Flotsam & Jetsam "When the Storm Comes Down" - While their first Electra release sounded pretty kickin', this 1990 release should be legendary for badness on all levels, especially songwriting and production. Suffers from too much glossy production and a buzzy guitar tone. While some great sounding albums ("Appetite for Destruction") suffer from too much cowbell syndrome, this album definately suffers from too much guitar syndrome. The shrill high end on the clean guitars will take your head off, so be careful when listening.
Def Leppard "Pyromania" - Okay, this album sounds brilliant except for one little thing--the drums feel like crap. Granted, they sound excellent but the manner in which Mutt Lange decided to record them, namely one *drum* at a time in seperate takes to a 'click track' drum machine line absolutely mars the feel of the drums. Lesson learned: sometimes feel is more important than sonics. A lesson he obviously learned when it came time to record "Hysteria" as that is one of the best sounding productions I can think of.

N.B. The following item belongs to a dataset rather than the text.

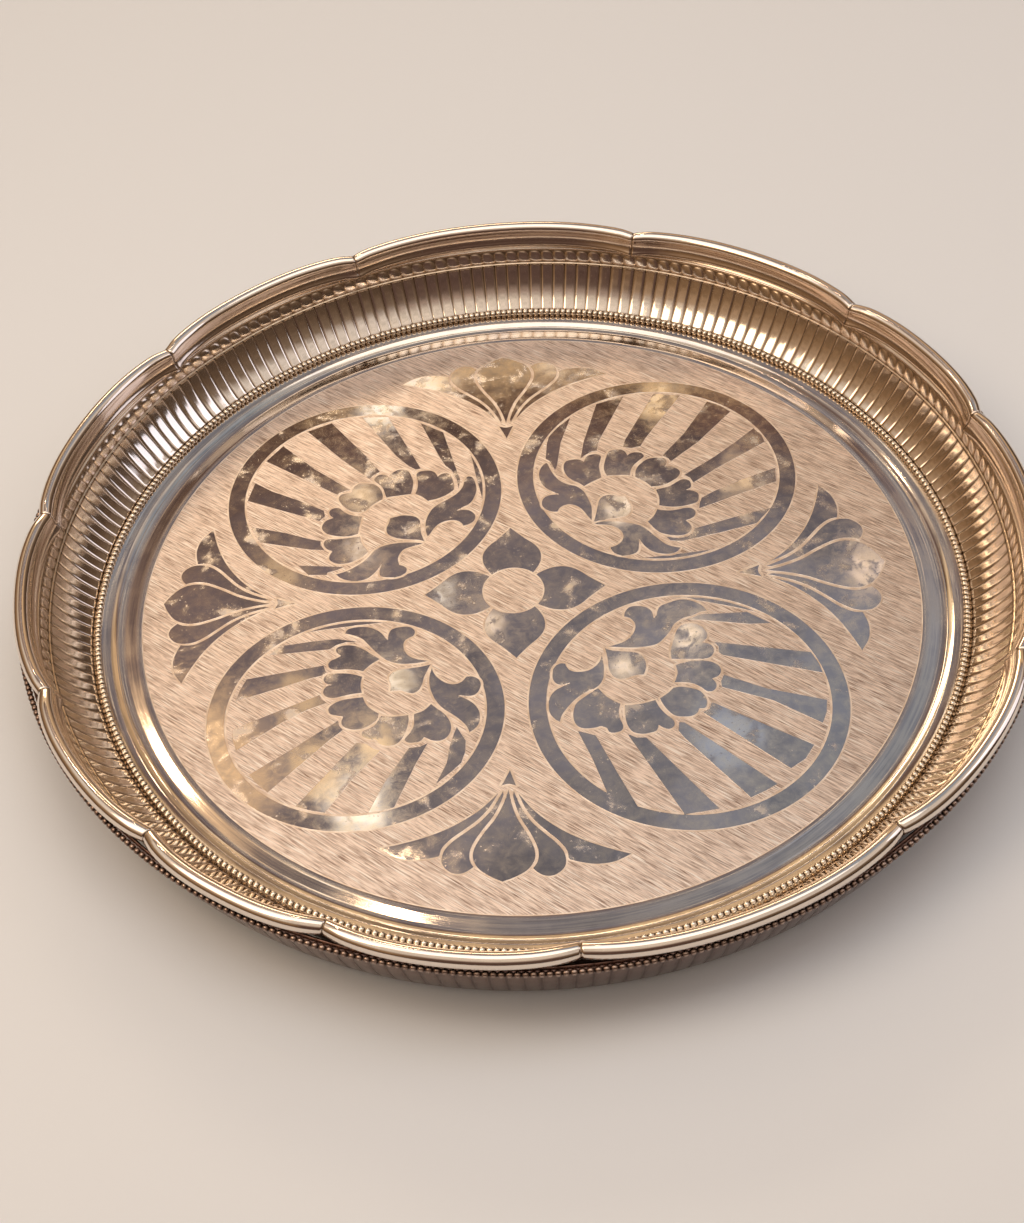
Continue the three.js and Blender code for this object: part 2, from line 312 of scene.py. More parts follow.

Metallica "...And Justice For All" - James and Lars also decide they can mix it better than anyone else and decide that the bass guitar should be set to 0 on the mixer. Kirk's leads are sour sounding and lack any kind of organic tone (goddamn ADA MP1 as usual--the leading guitar anti-tone device of the late 80's). The drums are thinner than Kate Moss on a coke-induced hunger strike. This album set the template for crappy sounding metal (and guitar) for years to come.
Cloneboy Studio said:Yet Eminem and Dr. Dre's later material are the ****ONLY**** albums that ever made my stereo sound like shit.
shackrock said:Eminem and Dr. Dre...I tihnk, are genious'. Let's be honest, they make anytihng into a hit. Look at 50 cent - his beats are by them, his hooks probably were written by them too, he's huge now.
crispycutz said:ever find yourself tweaking your EQ when you play industry shit?